----- Provided data

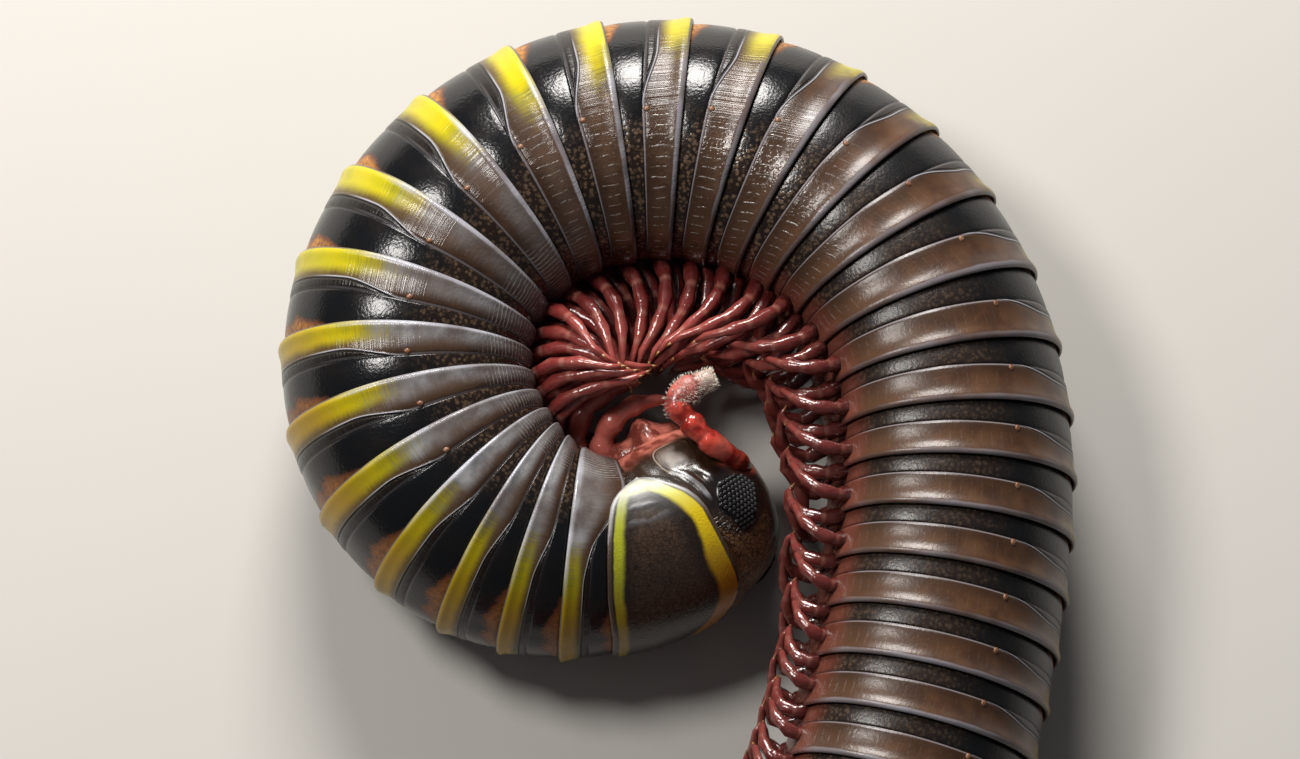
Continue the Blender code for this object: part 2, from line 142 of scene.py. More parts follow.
# the left legs of the first two pairs, held against the mouth, in mm: ahead, toward the back, toward the left
HELD_LEGS = (
    (
        (-0.55, -1.8, 0.5), (-0.66, -2.6, 0.95), (-0.38, -2.9, 1.4), (0.08, -2.98, 1.68), (0.62, -2.95, 1.78),
        (1.06, -2.84, 1.72), (1.36, -2.76, 1.6), (1.52, -2.66, 1.4),
    ),
    (
        (-1.5, -2.1, 0.5), (-1.2, -3.2, 1.0), (-0.8, -3.6, 1.4), (-0.4, -3.72, 1.7), (0.13, -3.72, 1.8),
        (0.67, -3.72, 1.7), (1.15, -3.64, 1.5),
    ),
)
HELD_WIDTH = 1.75
HELD_STATIONS = 31
HELD_SIDES = 14
LEG_WAISTS = (0.4, 0.63, 0.81)
# a claw from its root: mm from the leg's tip and share of the tip's radius
CLAW_PROFILE = ((-0.05, 0.9), (0.07, 0.6), (0.16, 0.12))
CLAW_SIDES = 5

# the plate below the mouth, in mm: its middle ahead of the head's back and below it, then half its size
MOUTH_PLACE = (0.38, -2.1)
MOUTH_SIZE = (1.15, 1.0, 1.66)

# middles and half sizes on the head: mm ahead of its back, degrees from the crown
CHEEK_PLATE = (0.64, 103, 0.52, 11)
SOCKET = (2.02, 82, 0.42, 13)
SOCKET_SKIN = (2.02, 82, 0.62, 17)
EYE_STAIN = (1.35, 56, 0.85, 26)
EYE_PLACE = (1.3 * MM, 1.26 * MM, 1.8 * MM)
EYE_OUTWARD = (0.38, 0.53, 0.75)
# corners of the left eye patch on the head, in mm: ahead, toward the back, toward the left
EYE_CORNERS = (
    (1.05, 0.72, 2.21), (1.35, 0.62, 2.1), (1.72, 0.6, 1.85), (2.02, 0.78, 1.48), (1.9, 1.22, 1.32),
    (1.63, 1.58, 1.31), (1.18, 1.92, 1.26), (0.95, 1.6, 1.72), (0.84, 1.12, 2.08),
)
# the eye's mound from its middle outward: share of its outline and height over the head, mm
EYE_MOUND = (
    (0.25, 0.065), (0.55, 0.06), (0.8, 0.045), (0.94, 0.02), (1.0, -0.02), (1.0, -0.08), (0.6, -0.12),
    (0.2, -0.13),
)
EYE_COLUMNS = 48
# facets: rows to each side, their slant in radians, the steps between them as shares of a facet's radius
FACET_ROWS = 9
FACET_SLANT = 0.5
FACET_STEPS = (1.66, 1.9)
FACET_LIFT = 0.059 * MM
FACET_HEIGHT = 0.24
FACET_MARGIN = 0.75

# middle lines of the feelers, in mm: ahead, toward the back, toward the left
LEFT_ANTENNA = (
    (2.06, 0.24, 1.4), (1.89, 0.25, 2.05), (1.54, -0.2, 2.65), (1.39, -0.85, 2.98), (1.38, -1.41, 3.25),
    (1.96, -1.48, 3.32), (2.6, -1.37, 3.32),
)
RIGHT_ANTENNA = (
    (1.9, 0.25, -1.3), (2.1, 0.1, -1.95), (2.25, -0.8, -1.85), (1.95, -1.6, -1.68), (1.5, -2.2, -1.42),
    (1.1, -2.52, -1.32), (0.6, -2.75, -1.2),
)
ANTENNA_RADIUS = 0.33 * MM
ANTENNA_STATIONS = 70
ANTENNA_SIDES = 20
ANTENNA_JOINTS = (0.0, 0.17, 0.42, 0.56, 0.7, 0.87, 1.0)
ANTENNA_WIDTHS = (
    (0, 0.7), (0.09, 0.86), (0.14, 0.84), (0.17, 0.72), (0.2, 0.76), (0.32, 1.0), (0.38, 1.02), (0.42, 0.8),
    (0.45, 0.84), (0.51, 1.08), (0.54, 1.04), (0.56, 0.86), (0.59, 0.9), (0.65, 1.08), (0.68, 1.04),
    (0.7, 0.9), (0.74, 1.04), (0.8, 1.18), (0.84, 1.12), (0.87, 0.9), (0.89, 0.86), (0.95, 0.86),
    (0.98, 0.74), (1, 0.5),
)
HAIR_COUNT = 900
HAIR_RADII = {"radius1": 0.011 * MM, "radius2": 0.002 * MM}

TELSON_SHARES = (-0.15, -0.05, 0.05, 0.2, 0.35, 0.5, 0.62, 0.7, 0.74, 0.78, 0.86, 0.93, 0.98)
TELSON_VALVES = 0.72
TELSON_ZONE = -0.4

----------

(Exercise aim): From the listing above, extract every line exactly as it stands.

(Task response):
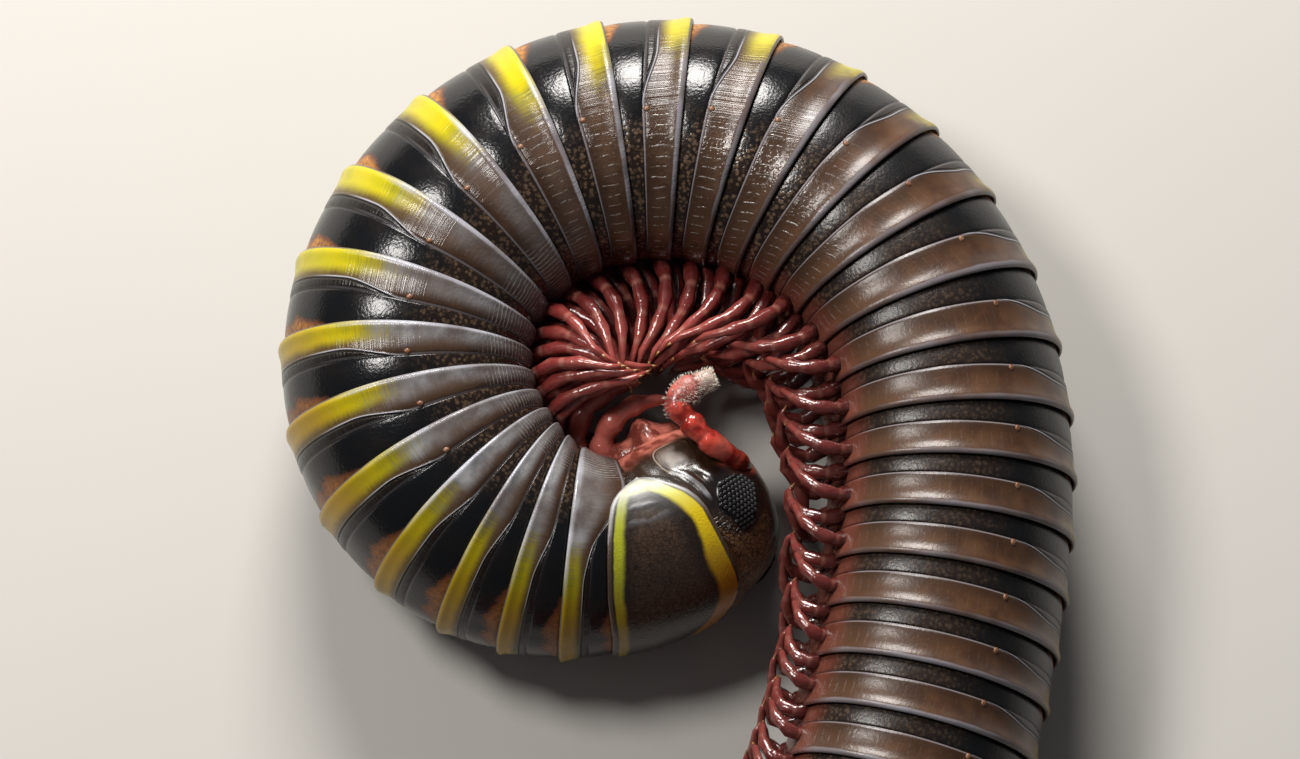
Continue the Blender code for this object: part 2, from line 142 of scene.py. More parts follow.
# the left legs of the first two pairs, held against the mouth, in mm: ahead, toward the back, toward the left
HELD_LEGS = (
    (
        (-0.55, -1.8, 0.5), (-0.66, -2.6, 0.95), (-0.38, -2.9, 1.4), (0.08, -2.98, 1.68), (0.62, -2.95, 1.78),
        (1.06, -2.84, 1.72), (1.36, -2.76, 1.6), (1.52, -2.66, 1.4),
    ),
    (
        (-1.5, -2.1, 0.5), (-1.2, -3.2, 1.0), (-0.8, -3.6, 1.4), (-0.4, -3.72, 1.7), (0.13, -3.72, 1.8),
        (0.67, -3.72, 1.7), (1.15, -3.64, 1.5),
    ),
)
HELD_WIDTH = 1.75
HELD_STATIONS = 31
HELD_SIDES = 14
LEG_WAISTS = (0.4, 0.63, 0.81)
# a claw from its root: mm from the leg's tip and share of the tip's radius
CLAW_PROFILE = ((-0.05, 0.9), (0.07, 0.6), (0.16, 0.12))
CLAW_SIDES = 5

# the plate below the mouth, in mm: its middle ahead of the head's back and below it, then half its size
MOUTH_PLACE = (0.38, -2.1)
MOUTH_SIZE = (1.15, 1.0, 1.66)

# middles and half sizes on the head: mm ahead of its back, degrees from the crown
CHEEK_PLATE = (0.64, 103, 0.52, 11)
SOCKET = (2.02, 82, 0.42, 13)
SOCKET_SKIN = (2.02, 82, 0.62, 17)
EYE_STAIN = (1.35, 56, 0.85, 26)
EYE_PLACE = (1.3 * MM, 1.26 * MM, 1.8 * MM)
EYE_OUTWARD = (0.38, 0.53, 0.75)
# corners of the left eye patch on the head, in mm: ahead, toward the back, toward the left
EYE_CORNERS = (
    (1.05, 0.72, 2.21), (1.35, 0.62, 2.1), (1.72, 0.6, 1.85), (2.02, 0.78, 1.48), (1.9, 1.22, 1.32),
    (1.63, 1.58, 1.31), (1.18, 1.92, 1.26), (0.95, 1.6, 1.72), (0.84, 1.12, 2.08),
)
# the eye's mound from its middle outward: share of its outline and height over the head, mm
EYE_MOUND = (
    (0.25, 0.065), (0.55, 0.06), (0.8, 0.045), (0.94, 0.02), (1.0, -0.02), (1.0, -0.08), (0.6, -0.12),
    (0.2, -0.13),
)
EYE_COLUMNS = 48
# facets: rows to each side, their slant in radians, the steps between them as shares of a facet's radius
FACET_ROWS = 9
FACET_SLANT = 0.5
FACET_STEPS = (1.66, 1.9)
FACET_LIFT = 0.059 * MM
FACET_HEIGHT = 0.24
FACET_MARGIN = 0.75

# middle lines of the feelers, in mm: ahead, toward the back, toward the left
LEFT_ANTENNA = (
    (2.06, 0.24, 1.4), (1.89, 0.25, 2.05), (1.54, -0.2, 2.65), (1.39, -0.85, 2.98), (1.38, -1.41, 3.25),
    (1.96, -1.48, 3.32), (2.6, -1.37, 3.32),
)
RIGHT_ANTENNA = (
    (1.9, 0.25, -1.3), (2.1, 0.1, -1.95), (2.25, -0.8, -1.85), (1.95, -1.6, -1.68), (1.5, -2.2, -1.42),
    (1.1, -2.52, -1.32), (0.6, -2.75, -1.2),
)
ANTENNA_RADIUS = 0.33 * MM
ANTENNA_STATIONS = 70
ANTENNA_SIDES = 20
ANTENNA_JOINTS = (0.0, 0.17, 0.42, 0.56, 0.7, 0.87, 1.0)
ANTENNA_WIDTHS = (
    (0, 0.7), (0.09, 0.86), (0.14, 0.84), (0.17, 0.72), (0.2, 0.76), (0.32, 1.0), (0.38, 1.02), (0.42, 0.8),
    (0.45, 0.84), (0.51, 1.08), (0.54, 1.04), (0.56, 0.86), (0.59, 0.9), (0.65, 1.08), (0.68, 1.04),
    (0.7, 0.9), (0.74, 1.04), (0.8, 1.18), (0.84, 1.12), (0.87, 0.9), (0.89, 0.86), (0.95, 0.86),
    (0.98, 0.74), (1, 0.5),
)
HAIR_COUNT = 900
HAIR_RADII = {"radius1": 0.011 * MM, "radius2": 0.002 * MM}

TELSON_SHARES = (-0.15, -0.05, 0.05, 0.2, 0.35, 0.5, 0.62, 0.7, 0.74, 0.78, 0.86, 0.93, 0.98)
TELSON_VALVES = 0.72
TELSON_ZONE = -0.4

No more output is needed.